What Are the Different Types of Flaps on a Plane?

The architecture of an aircraft is extremely dynamic, with several components moving in unison to produce stable and comfortable flight. Any devices involved in the aircraft's aerodynamics are labeled as flight control surfaces, and in this category, there are many. Falling under the primary control surface category are elements such as the ailerons, elevators, and rudder. Meanwhile, secondary control surfaces include spoilers, slats, and air brakes. While each of these aerodynamic devices plays a critical role in facilitating flight, this blog will focus on flaps, which serve several objectives and come in a variety of designs.

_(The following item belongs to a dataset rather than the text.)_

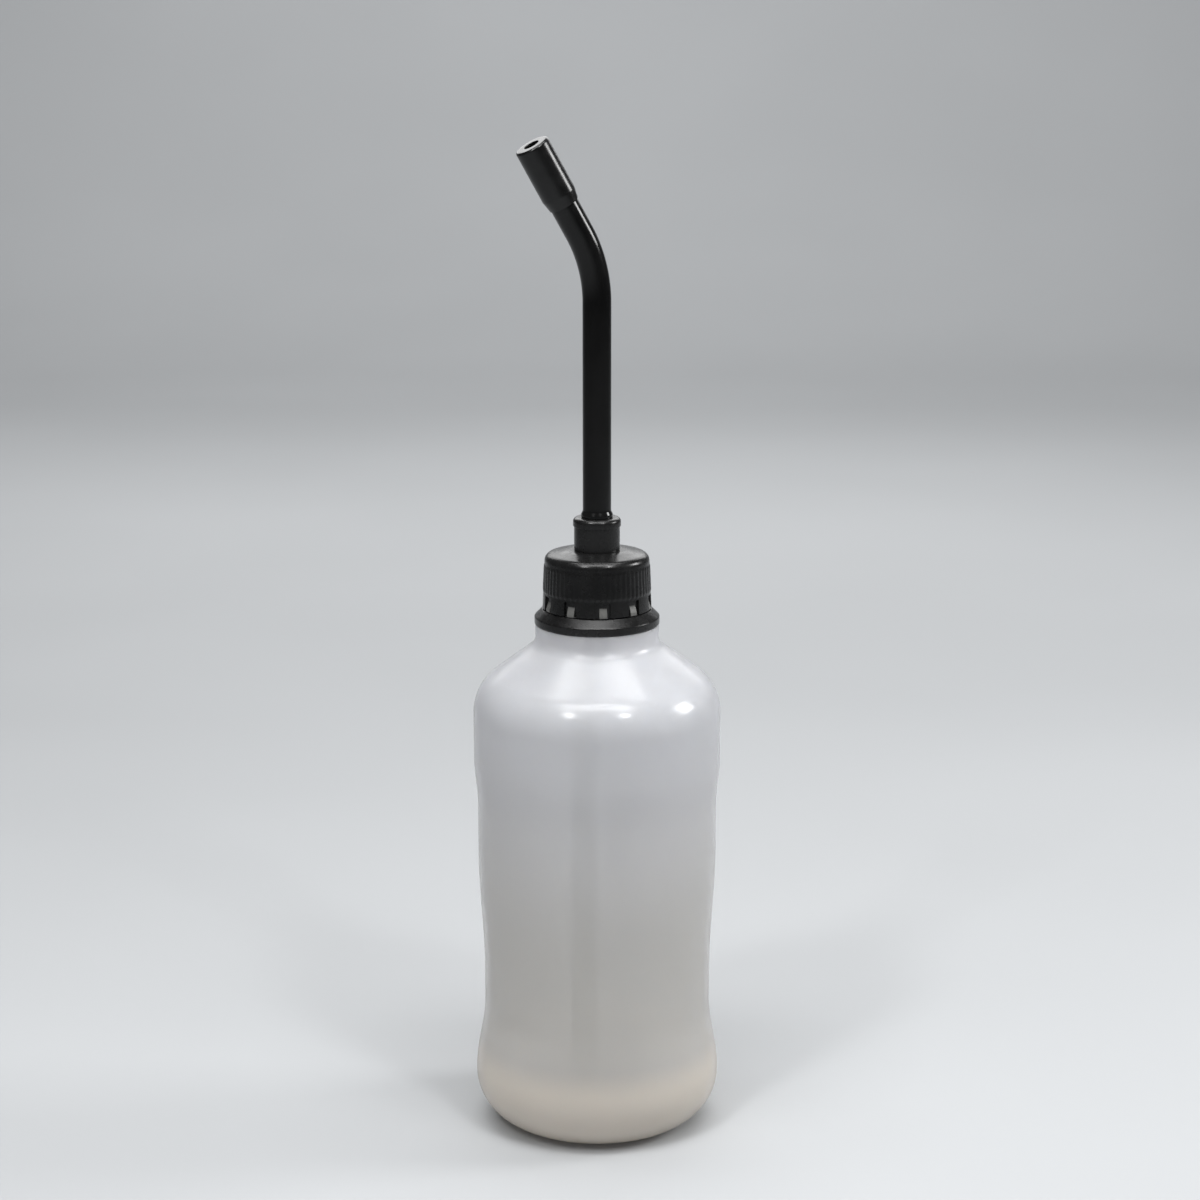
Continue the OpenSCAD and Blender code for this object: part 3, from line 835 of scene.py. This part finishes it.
@dataclass
class Cap:
    """Screw cap: finely ribbed skirt with a notched foot, sloping top edge and inner thread."""

    fit: ScrewFit
    draft: float = 0.7
    crown: float = 1.3
    flat_r: float = 8.5
    crown_round: float = 8.0
    edge_round: float = 2.2
    top: float = 2.5
    hole_r: float = 5.7
    lead: float = 0.4
    thread_lead: float = 2.9
    ribs: int = 60
    rib_out: float = 0.16
    rib_margin: float = 0.6
    rib_fade: float = 0.4
    notches: int = 10
    notch_w: float = 4.0
    notch_h: float = 4.3
    notch_depth: float = 0.9
    stub_w: float = 2.3
    stub_h: float = 2.7
    stub_face: float = 0.25
    first_notch: float = 254.8
    steps: int = 8
    nick: float = 0.02

    def __post_init__(self) -> None:
        """Works out the levels that the skirt needs."""
        self.foot, self.seat = level("cap", top=False), level("cap", top=True)
        self.edge, self.inner = self.seat - self.crown, self.seat - self.top

    def skirt_r(self, height: float) -> float:
        """Outer radius of the drafted skirt at a height."""
        share = (height - self.foot) / (self.edge - self.foot)
        return self.fit.cap_foot_r - self.draft * share

    def off_notch(self, angle: np.ndarray) -> np.ndarray:
        """Angle from each column to the middle of the nearest notch."""
        pitch = 2 * np.pi / self.notches
        return (angle - math.radians(self.first_notch) + pitch / 2) % pitch - pitch / 2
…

Flaps are a type of secondary flight control surface found on the trailing edge of the aircraft's wing, commonly in between the body and ailerons. Although they come in several configurations, all flaps share the primary purpose of reducing stalling speed. Unlike the name suggests, stall speed has nothing to do directly with airspeed, but rather the vehicle’s angle of attack. However, at lower speeds, the angle of attack must be higher to generate the same magnitude of lift. This is where flaps come into play.

The most general equation for lift is L=1/2(p*V^2*S*Cl), where p is density, V is airspeed, S is the area of the wing, and Cl is the lift coefficient. While most of these are intuitive and require no definition, the lift coefficient is somewhat harder to comprehend. This value is a dimensionless coefficient that is determined by an airplane’s shape and angle of attack. If one were to plot the lift coefficient and angle of attack on a graph, it would become apparent that the two would increase together linearly. However, once the angle of attack reaches a particular threshold, they begin to diverge, and the lift coefficient drops. With this in mind, we may now explore how flaps aid aircraft by increasing lift.

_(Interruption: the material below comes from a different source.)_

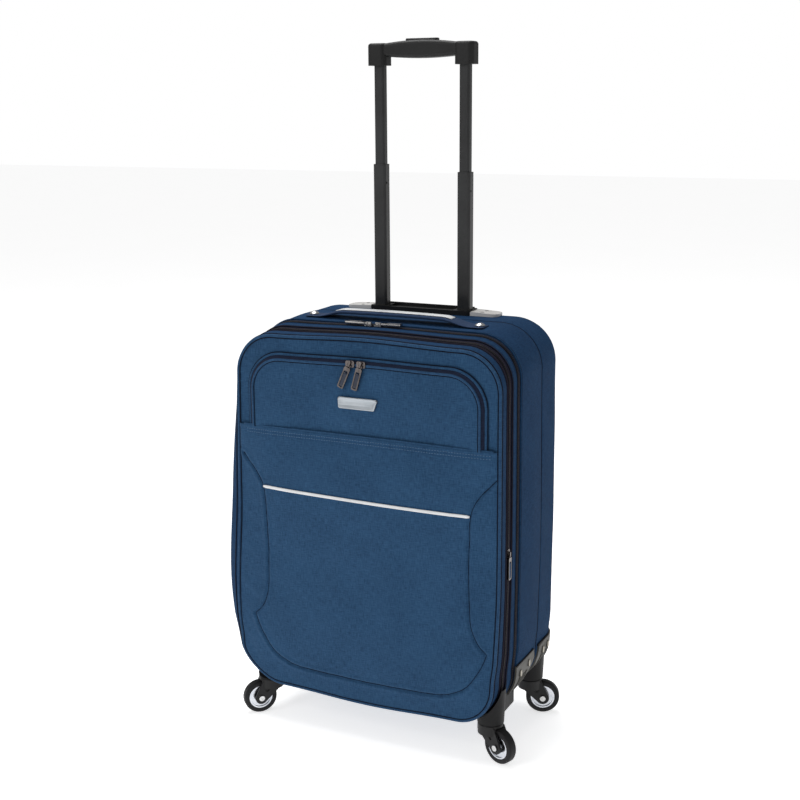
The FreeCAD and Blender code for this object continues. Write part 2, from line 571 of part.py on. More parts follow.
def make_sliders():
    upright = FreeCAD.Rotation()
    # local X, Y, Z become Z, -Y, X on the right side, and X, Z, -Y on the front
    side_face = FreeCAD.Rotation(Z_AXIS, -Y_AXIS, X_AXIS, "ZXY")
    front_face = FreeCAD.Rotation(X_AXIS, Z_AXIS, -Y_AXIS, "ZXY")
    zip_top = BODY_HIGH - TAPE_INSET
    pocket_z = POCKET_TOP - 2.0
    pocket_y = Y_FRONT - POCKET_ZIP_DEEP - 0.4
    places = (
        ("main_left", Vector(-20.0, Y_MAIN_ZIP, zip_top), upright, 0.0),
        ("main_right", Vector(-7.0, Y_MAIN_ZIP, zip_top), upright, 180.0),
        ("expander", Vector(COVER_HALF, Y_EXPAND_ZIP, 274.0), side_face, 0.0),
        ("pocket_left", Vector(-14.0, pocket_y, pocket_z), front_face, 66.0),
        ("pocket_right", Vector(1.0, pocket_y, pocket_z), front_face, 74.0),
    )
    for name, origin, rotation, turn in places:
        for prefix, shape in zip(("slider_", "pull_"), slider_and_pull(turn)):
            shape.Placement = FreeCAD.Placement(origin, rotation).multiply(shape.Placement)
            export(prefix + name, shape)


os.makedirs("parts", exist_ok=True)
make_case()
make_outer_tubes()
export("base_screws", *make_handle_base())
make_housings(make_guards())
make_carry_handle()
make_cover()
make_pockets()
make_grip()
make_telescopic_tubes()
for caster in CASTERS:
    make_caster(*caster)
make_sliders()
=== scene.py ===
import json
from contextlib import contextmanager
from math import cos, pi, radians, sin

import bmesh
import bpy
import numpy as np
from mathutils import Matrix, Vector, noise


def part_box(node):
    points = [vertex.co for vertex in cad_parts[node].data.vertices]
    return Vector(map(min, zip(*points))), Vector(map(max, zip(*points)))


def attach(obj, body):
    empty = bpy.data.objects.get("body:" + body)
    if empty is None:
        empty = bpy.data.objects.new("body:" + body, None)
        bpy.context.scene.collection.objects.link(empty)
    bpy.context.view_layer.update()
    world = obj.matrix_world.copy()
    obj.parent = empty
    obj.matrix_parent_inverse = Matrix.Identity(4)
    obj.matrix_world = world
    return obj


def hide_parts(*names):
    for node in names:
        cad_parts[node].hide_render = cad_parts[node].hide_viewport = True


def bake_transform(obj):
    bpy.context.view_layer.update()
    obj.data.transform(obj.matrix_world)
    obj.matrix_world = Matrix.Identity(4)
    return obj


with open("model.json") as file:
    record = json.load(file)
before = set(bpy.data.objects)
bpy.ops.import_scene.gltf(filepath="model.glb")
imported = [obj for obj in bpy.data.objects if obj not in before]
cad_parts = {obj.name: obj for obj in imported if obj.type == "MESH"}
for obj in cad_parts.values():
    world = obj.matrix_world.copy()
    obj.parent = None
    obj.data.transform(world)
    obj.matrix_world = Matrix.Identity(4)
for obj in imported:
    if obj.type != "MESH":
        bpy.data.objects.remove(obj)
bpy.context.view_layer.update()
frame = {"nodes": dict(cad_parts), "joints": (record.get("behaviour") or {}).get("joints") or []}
NODES = frame["nodes"]
scene = bpy.context.scene
MM = 0.001

# ---------------------------------------------------------------- places, read from the frame
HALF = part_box("rear_shell")[1].x
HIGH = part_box("rear_shell")[1].z
Y_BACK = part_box("rear_shell")[1].y
Y_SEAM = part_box("rear_shell")[0].y
Y_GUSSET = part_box("body_gusset")[0].y
Y_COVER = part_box("cover_gusset")[1].y
Y_MAIN = (Y_GUSSET + Y_COVER) / 2
Y_EXPAND_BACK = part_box("expander_rear_tape")[1].y
Y_EXPAND_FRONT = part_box("front_gusset")[1].y
Y_EXPAND = (Y_EXPAND_BACK + Y_EXPAND_FRONT) / 2
Y_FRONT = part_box("front_board")[0].y
WELT_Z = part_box("upper_pocket")[0].z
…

The first variable affected by flaps is their surface area, which quickly rises when deployed. Additionally, flaps create a more optimal lift coefficient, thereby increasing lift even further. As flaps are diverse in design, this means that what is ideal for one aircraft may be inefficient for another. Listed below are some of the most common flap designs which are likely to be encountered during routine operations.

Plain Flaps

Plain flaps are the oldest and most straightforward of the designs listed. Their configuration consists of a hinged flap that rotates down to a set point. Earlier designs combined flaps and ailerons into a single unit, but this idea was soon replaced with the separation that is seen today.

Split Flap

Unlike plain flaps which fully deflect down from the wing when engaged, split flaps contain an immobile top portion that remains still and in line with the rest of the wing. While these flaps produce a higher amount of drag than most plain flaps, they also incur an unacceptable amount of drag, making their modern use all but obsolete.

Slotted Flaps

These flaps contain a slightly disconnected hinge which allows the flap to disengage almost entirely from the rest of the wing when deployed. The gap that is created from the extension allows for air to flow through, further increasing lift.

Fowler Flap

These unique flaps slide backward from the wing before facing down, thereby significantly increasing the surface area and lift. As a result, Fowler flaps are found on many commercial and cargo aircraft today. Additionally, some products integrate slots into their design, providing the same benefit as mentioned prior.